*DIRECTIONS*
From the listing below, pull out all lines with "Blender" in them.

*GIVEN ENTRIES*
—————

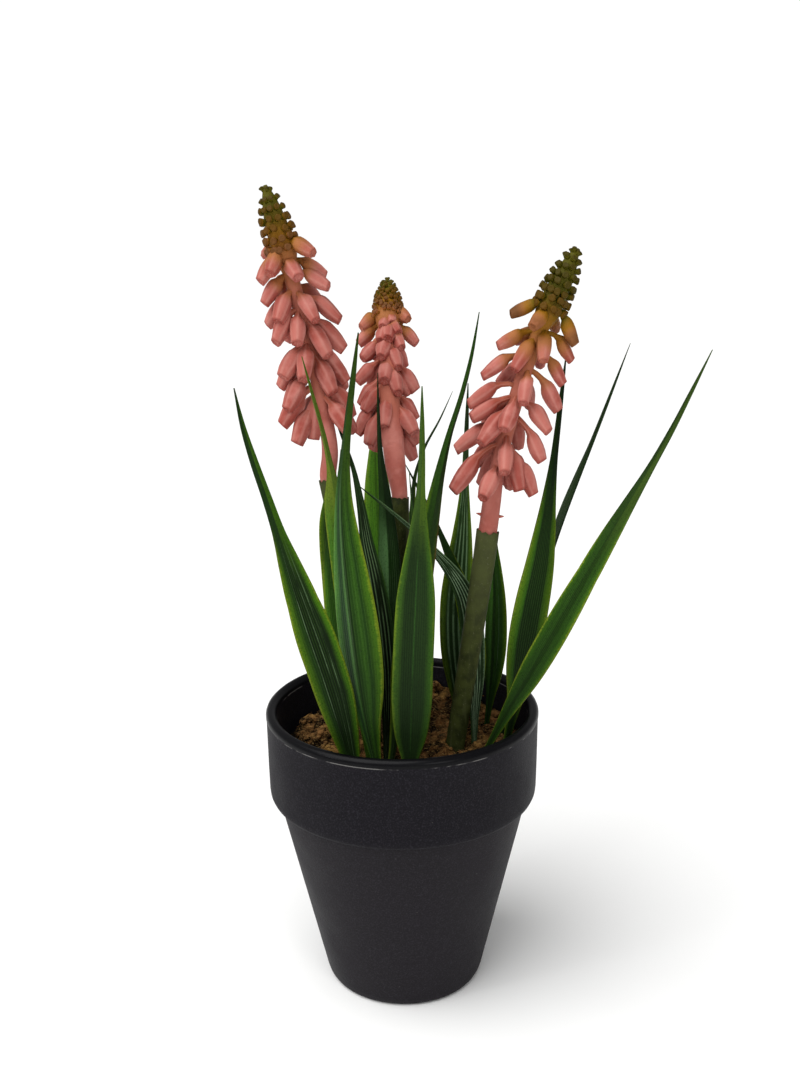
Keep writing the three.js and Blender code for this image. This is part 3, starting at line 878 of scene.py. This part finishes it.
THORN_SIDES, THORN_WIDTH, THORN_LENGTH, THORN_SUNK, THORN_DROOP = 5, 1.3, 1.9, 0.4, -10
UNRIPE = -1.0
SPIKES = {
    # neck: heights and radii; cone: length of the budded tip, and core: its radius; rows and
    # buds: how many rows of buds, and their size; ripe: how much further down the green goes;
    # sunk: how deep the buds start; width: of the lowest florets, and body: a floret's length
    # without its stalk, in widths; thorns: heights and bearings; florets: height up the axis,
    # bearing round it from the front, droop below square to it, and length
    "left": dict(
        neck=[(0, 2.6), (10, 2.5), (20, 2.2)], cone=20, core=3.8, rows=7, buds=0.82, ripe=-0.2,
        sunk=0.5, width=6.1, body=1.45, thorns=[],
        florets=[
            (72, 60, 25, 11), (71, -125, 0, 8), (69, -65, 30, 11), (70, -35, 30, 10),
            (67, 20, 35, 9), (67, 100, 35, 12), (63, 75, 30, 12), (64, -75, 35, 12),
            (59, -45, 40, 12), (56, -100, 25, 12), (58, 30, 50, 12), (56, 80, 40, 14),
            (53, -60, 35, 13), (53, -20, 50, 12), (50, 45, 60, 14), (50, 95, 50, 15),
            (44, -60, 40, 14), (40, -95, 35, 14), (43, -25, 50, 13), (35, -65, 40, 15),
            (40, 45, 65, 14), (43, 95, 60, 16), (30, -85, 35, 16), (27, -70, 50, 16),
            (29, -80, 70, 15), (28, 50, 55, 15), (35, 95, 65, 18),
        ],
    ),
    "middle": dict(
        neck=[(0, 2.3), (6, 2.7), (12, 3.2), (22, 3.5)], cone=19, core=4.3, rows=10, buds=0.58,
        ripe=-0.26, sunk=0.3, width=5.8, body=1.3, thorns=[],
        florets=[
            (66, -25, 60, 8), (67, 20, 60, 7), (62, 0, 65, 9), (70, -95, 35, 11), (71, 75, 45, 10),
            (65, 50, 60, 9), (65, -115, 25, 12),
            (62, -40, 65, 9), (65, 110, 35, 12), (62, 75, 65, 11), (57, -95, 40, 11),
            (56, -35, 65, 10), (50, -105, 35, 13), (54, 60, 70, 11), (50, 125, 40, 14),
            (45, 45, 70, 12), (48, -20, 70, 11), (44, -110, 45, 14), (41, -105, 50, 13),
            (37, -115, 45, 17), (34, -110, 60, 16), (36, -40, 75, 13), (38, 120, 45, 13),
            (34, 85, 60, 14), (31, 120, 50, 14),
        ],
    ),
    "right": dict(
        neck=[(0, 2.9), (12, 2.8), (20, 2.4)], cone=20, core=3.8, rows=8, buds=0.86, ripe=0.18,
        sunk=0.5, width=5.6, body=1.6, thorns=[(6.5, -90), (6.5, 80)],
        florets=[
            (71, -80, 35, 12), (69, -25, 35, 10), (68, 135, 20, 8), (70, 75, 30, 13),
            (63, -85, 40, 13), (64, 30, 50, 11), (63, 90, 20, 13), (61, -40, 65, 12),
            (55, -85, 40, 15), (52, -155, 35, 9), (58, 85, 30, 14), (52, 10, 50, 13),
            (52, 85, 35, 16), (46, -85, 35, 16), (43, -80, 40, 15), (44, -10, 50, 14),
            (42, 65, 25, 14), (39, -50, 50, 15), (38, 70, 40, 17), (34, -95, 40, 17),
            (32, 10, 50, 14), (29, -70, 55, 21), (26, -155, 60, 13), (30, 60, 55, 16),
            (29, 80, 45, 18), (22, -20, 40, 14),
        ],
    ),
}

floret_master = turned("floret", FLORET_SIDES, [
    # half widths of the belly, and shares of the length
    (0.44, 0.0), (0.37, 0.18), (0.40, 0.30), (0.58, 0.37), (0.81, 0.43), (0.95, 0.50),
    (1.0, 0.58), (0.98, 0.70), (0.89, 0.82), (0.75, 0.93), (0.69, 0.985), (0.63, 1.0),
    (0.47, 0.985), (0.28, 0.95),
])
for vertex in floret_master.data.vertices:
    facet = math.cos(FLORET_FACETS * math.atan2(vertex.co.y, vertex.co.x))
    vertex.co.x *= 1 + FACET_RELIEF * facet
    vertex.co.y *= 1 + FACET_RELIEF * facet
bud_master = turned("bud", BUD_SIDES, [
    (0.8, 0.0), (0.78, 0.35), (0.92, 0.6), (1.0, 0.8), (0.92, 0.95), (0.7, 1.0), (0.4, 0.95),
])
thorn_master = turned("thorn", THORN_SIDES, [(1.0, 0.0), (0.7, 0.3), (0.55, 0.6), (0.12, 1.0)])


def grow(master, where, bearing, droop, length, width, rise, reach=0.0, arch=0.0, stalk=0.0,
         riper=0.0):
    """A copy of a floret, bud or thorn that leaves the axis at a bearing round it from the front,
    and droops below square to it. Its stalk can be stretched to a share of its length, and an
    arch lifts the stalk's end, so that the body hangs. For the paint, each point keeps how ripe
    it is, its share of the length, and its nearness to a ridge."""
    place, side, front, along = where
    bearing, droop = math.radians(bearing), math.radians(droop)
    outward = math.cos(bearing) * front + math.sin(bearing) * side
    point = math.cos(droop) * outward - math.sin(droop) * along
    across = np.cross(along, outward)
    third = np.cross(point, across)
    copy = master.copy()
    copy.data = master.data.copy()
    bpy.context.collection.objects.link(copy)
    growth = copy.data.attributes.new("growth", "FLOAT_VECTOR", "POINT")
    dents = Vector((draw.uniform(0, 90), 0, 0))
    for vertex, datum in zip(copy.data.vertices, growth.data):
        x, y, z = vertex.co
        ridge = 0.5 + 0.5 * math.cos(FLORET_FACETS * math.atan2(y, x))
        dent = 1 + DENTS * noise.noise(Vector((x, y, 1.5 * z)) + dents)
        far, lifted = z, 0
        run = z / FLORET_STALK
        if stalk and run < 1:
            far, lifted = stalk * run, run * (2 - run)
        elif stalk:
            body = (z - FLORET_STALK) / (1 - FLORET_STALK)
            far, lifted = stalk + (1 - stalk) * body, 1 - body
        spot = place + reach * outward + 0.5 * width * dent * (x * across + y * third)
        spot = spot + length * (far * point + arch * lifted * along)
        vertex.co = Vector(spot) * MM
        datum.vector = (rise + riper * z, z, ridge)
    return copy


def petal_paint():
    """Salmon pink, which turns peach, tan and then olive as the flower ripens upwards, with pale
    creases on the ridges. Painted highlights lighten the ridges and cloudy patches, the
    orange-brown stalks carry painted shade in the crevices between the florets, and the mouth is
    darkened as painted shade. The buds' tips are brown."""
    paint = Paint("petal_pink_plastic", Specular_IOR_Level=0.12)
    growth = paint.node("ShaderNodeAttribute", {"attribute_name": "growth"}, output=1)
    rise, reach, ridge = paint.parts(growth)
    spot = paint.place()
    cloud = paint.noise(spot, 240, detail=4)
    tone = paint.noise(spot, 90, detail=1)
    rise = rise + (cloud - 0.5) * 0.30
    pink = paint.mix(paint.step(tone, 0.35, 0.65), colour("9c4b41"), colour("b56a5f"))
    # painted highlights, scattered in cloudy patches
    pink = paint.mix(paint.step(cloud, 0.45, 0.75) * 0.5, pink, colour("c58278"))
    # the stalks and the axis are orange-brown, and this darker orange-brown is also painted shade
    # in the crevices between the florets
    stalk = 1 - paint.step(reach, 0.10, 0.62)
    pink = paint.mix(stalk * 0.7, pink, colour("a0563a"))
    # pale creases on the ridges, made lighter still as painted highlight
    pink = paint.mix(paint.step(ridge, 0.3, 1.0) * 0.35, pink, colour("cb8f83"))
    # painted shade in the floret's mouth
    pink = paint.mix(paint.step(reach, 0.955, 0.985) * 0.45, pink, colour("8a382e"))
    ripe = rise + 0.9 * (0.35 - paint.step(reach, 0.2, 0.95))
    peach = paint.mix(paint.step(ripe, -0.6, 0.0), pink, colour("a0653a"))
    tan = paint.mix(paint.step(ripe, 0.0, 0.35), peach, colour("8c5e12"))
    green = paint.mix(paint.step(ripe, 0.25, 0.85), tan, colour("54500a"))
    tips = paint.step(reach, 0.6, 0.9) * paint.step(rise, 0.3, 0.55)
    green = paint.mix(tips * 0.65, green, colour("2e2002"))
    paint.feed("Base Color", green)
    paint.feed("Roughness", paint.step(cloud, 0.3, 0.7, 0.52, 0.66))
    paint.bump(cloud + 0.5 * paint.noise(spot, 900, detail=3), 0.0005, 0.8)
    return paint.material


class Spike:
    """One flower spike: its route out of the stem, and the pieces that grow along it."""

    def __init__(self, name):
        self.shape = SPIKES[name]
        top, before = np.array(FLOWERS[name]["stem"][:0:-1], float)
        up = (top - before) / np.linalg.norm(top - before)
        foot = [top - NECK_SUNK * up, top + NECK_STRAIGHT * up]
        self.path = route(foot + FLOWERS[name]["axis"])
        self.length = self.path[2]
        self.cone = self.shape["cone"]
        self.cone_start = self.length - self.cone
        self.neck_end = self.shape["neck"][-1][0]
        core = self.shape["core"]
        sections = list(self.shape["neck"])
        sections.append((self.cone_start - WAIST_BELOW_CONE, WAIST_RADIUS))
        sections.append((self.cone_start, core))
        for from_tip, share in CONE_TAPER:
            sections.append((self.length - from_tip * self.cone, share * core))
        sections += [(self.length - 1, 1.0), (self.length, 0.5)]
        self.heights, self.radii = zip(*sections)

    def radius(self, height):
        return float(np.interp(height, self.heights, self.radii))

    def ripeness(self, height):
        """How ripe the spike is at a height: pink well below 0, tan at 0, and olive at 1."""
        return (height - self.cone_start) / self.cone + self.shape["ripe"]

    def axis(self):
        """The neck, the waist between the florets and the cone's core, as one folded rod."""
        shares = [row / AXIS_ROWS for row in range(AXIS_ROWS + 1)]
        profile = [(self.radius(share * self.length), share) for share in shares]
        axis = turned("spike_axis", AXIS_SIDES, profile)
        points = [tuple(vertex.co) for vertex in axis.data.vertices]
        lay(axis, self.path)
        growth = axis.data.attributes.new("growth", "FLOAT_VECTOR", "POINT")
        for datum, (x, y, share) in zip(growth.data, points):
            height = share * self.length
            # up the axis the reach stays low, so the paint gives it the stalks' orange-brown and
            # their painted crevice shade
            reach = 0.5 - 0.35 * clamped((height - self.neck_end) / FLESH_WITHIN)
            # the folds' ridges get the same pale creases and painted highlight as the florets'
            # ridges
            ridge = 0.6 + 0.5 * math.cos(AXIS_FOLDS * math.atan2(y, x))
            datum.vector = (self.ripeness(height), reach, ridge)
        return axis

    def hidden_florets(self):
        """Florets on the far side, in three ranks, shorter and more lifted towards the cone."""
        florets = []
        for index in range(HIDDEN_FLORETS):
            share = (index + 0.5) / HIDDEN_FLORETS
            height = self.neck_end + HIDDEN_FROM
            height += share * (self.cone_start - self.neck_end - HIDDEN_FROM)
            bearing = 180 + HIDDEN_SPREAD * (index * 2 % 3 - 1)
            droop = 45 - 15 * share
            length = 2.5 * self.shape["width"] - 5 * share
            florets.append((height, bearing, droop, length))
        return florets

    def florets(self):
        pieces = []
        for height, bearing, droop, length in self.shape["florets"] + self.hidden_florets():
            share = (height - self.neck_end) / (self.cone_start - self.neck_end)
            width = self.shape["width"] * (1 - FLORETS_NARROW * share)
            width *= draw.uniform(*FLORET_WIDTHS)
            bearing += draw.uniform(-FLORETS_STRAY, FLORETS_STRAY)
            arch = draw.uniform(*FLORET_ARCHES)
            stalk = max(1 - self.shape["body"] * width / length, SHORTEST_STALK)
            rise = self.ripeness(height) + FLORETS_RIPER
            pieces.append(grow(floret_master, at(self.path, height), bearing, droop, length, width,
                               rise, arch=arch, stalk=stalk))
        return pieces

    def buds(self):
        """Rows of buds round the cone, each row turned by half a bud against the one below. They
        grow smaller and turn upwards towards the tip."""
        pieces = []
        rows, size = self.shape["rows"], self.shape["buds"]
        for row in range(rows):
            height = self.cone_start + (row + FIRST_ROW) * self.cone / (rows + LAST_ROW_SHORT)
            core = self.radius(height)
            around = 2 * math.pi * (core + BUD_HEADS_OUT)
            count = max(3, round(around / (BUD_WIDTH * size + BUD_GAP)))
            nearness = (row / rows) ** 2
            shrink = size * (1 - BUDS_SHRINK * nearness)
            for index in range(count):
                bearing = 360 * (index + 0.5 * (row % 2)) / count
                bearing += draw.uniform(-BUDS_STRAY, BUDS_STRAY)
                droop = draw.uniform(-BUDS_NOD, BUDS_NOD) - BUDS_LIFT * nearness
                where = at(self.path, height + draw.uniform(-BUDS_SLIP, BUDS_SLIP))
                length = BUD_LENGTH * shrink * draw.uniform(*BUD_LENGTHS)
                pieces.append(grow(bud_master, where, bearing, droop, length, BUD_WIDTH * shrink,
                                   self.ripeness(height), reach=core - self.shape["sunk"],
                                   riper=BUD_RIPER))
        return pieces

    def thorns(self):
        pieces = []
        for height, bearing in self.shape["thorns"]:
            reach = self.radius(height) - THORN_SUNK
            pieces.append(grow(thorn_master, at(self.path, height), bearing, THORN_DROOP,
                               THORN_LENGTH, THORN_WIDTH, UNRIPE, reach=reach))
        return pieces


petals = petal_paint()
for name in SPIKES:
    spike = Spike(name)
    pieces = [spike.axis(), *spike.florets(), *spike.buds(), *spike.thorns()]
    for piece in pieces:
        smoothed(piece)
    whole = joined("spike_" + name, pieces)
    whole.data.materials.append(petals)
    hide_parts("flower_spike_" + name)
    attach(whole, "root")
for master in (floret_master, bud_master, thorn_master):
    bpy.data.objects.remove(master)
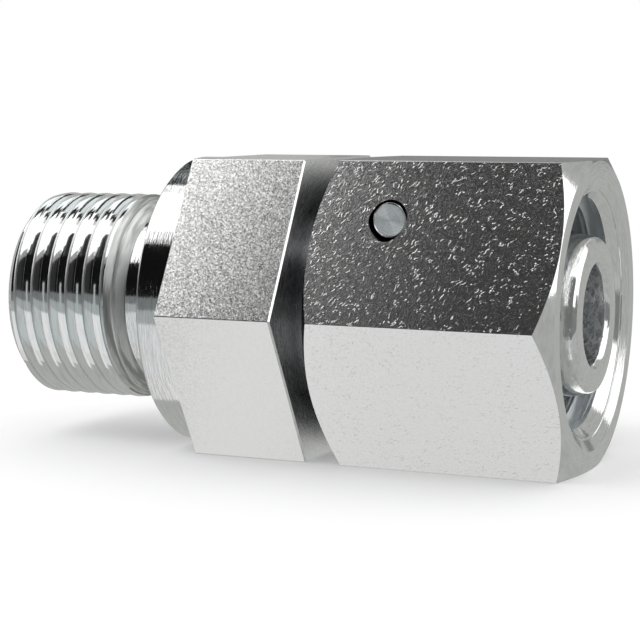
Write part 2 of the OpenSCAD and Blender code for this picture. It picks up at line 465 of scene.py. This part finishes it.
# %% Steel materials
turned_steel = metal("turned_steel", turned_finish)
crease_steel = metal("crease_steel", crease_finish)
relief_steel = metal("relief_steel", relief_finish)
inner_steel = metal("inner_steel", inner_finish)
shaded_steel = metal("shaded_steel", shaded_finish)
thread_steel = metal("thread_steel", thread_finish)
blasted_steel = metal("blasted_steel", blasted_finish)
drawn_steel = metal("drawn_steel", drawn_finish)
bore_steel = metal("bore_steel", bore_finish)
print(len(bpy.data.materials), "materials with the frame's own")


# %% [markdown]
# The pin's end is faced on a lathe and keeps fine rings. Its sheen in two opposite
# sectors is a painted highlight in its colour. The soft rings are black rubber with a faint skin.

# %% Pin and rubber finishes
def pin_finish(graph, place):
    x, y, z = graph.split(place)
    height = graph.node("Math", {"operation": "ABSOLUTE"}, {0: z}) - pin_axis_r
    across = x - pin_x
    radius = graph.root(across * across + height * height)
    rings = graph.vector((y + radius) * 24.0, across / radius * 0.3, height / radius * 0.3)
    marks = graph.noise(rings, 1.0, 2.0)
    # Painted highlight: two opposite sectors of the pin's end are lighter in colour.
    painted_sheen = (across - height) / radius
    painted_sheen = graph.ramp(painted_sheen * painted_sheen, 1.2, 2.0)
    return {
        "Base Color": graph.mix(painted_sheen * 0.8 + marks * 0.2, (0.8, 0.81, 0.82, 1),
                                (1.0, 1.0, 1.0, 1)),
        "Roughness": graph.ramp(marks, 0.3, 0.7, 0.14, 0.22),
        "Normal": graph.bump(marks, 0.000006, 1.0),
    }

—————

*OUTPUT OF THE TASK*
Keep writing the three.js and Blender code for this image. This is part 3, starting at line 878 of scene.py. This part finishes it.
Write part 2 of the OpenSCAD and Blender code for this picture. It picks up at line 465 of scene.py. This part finishes it.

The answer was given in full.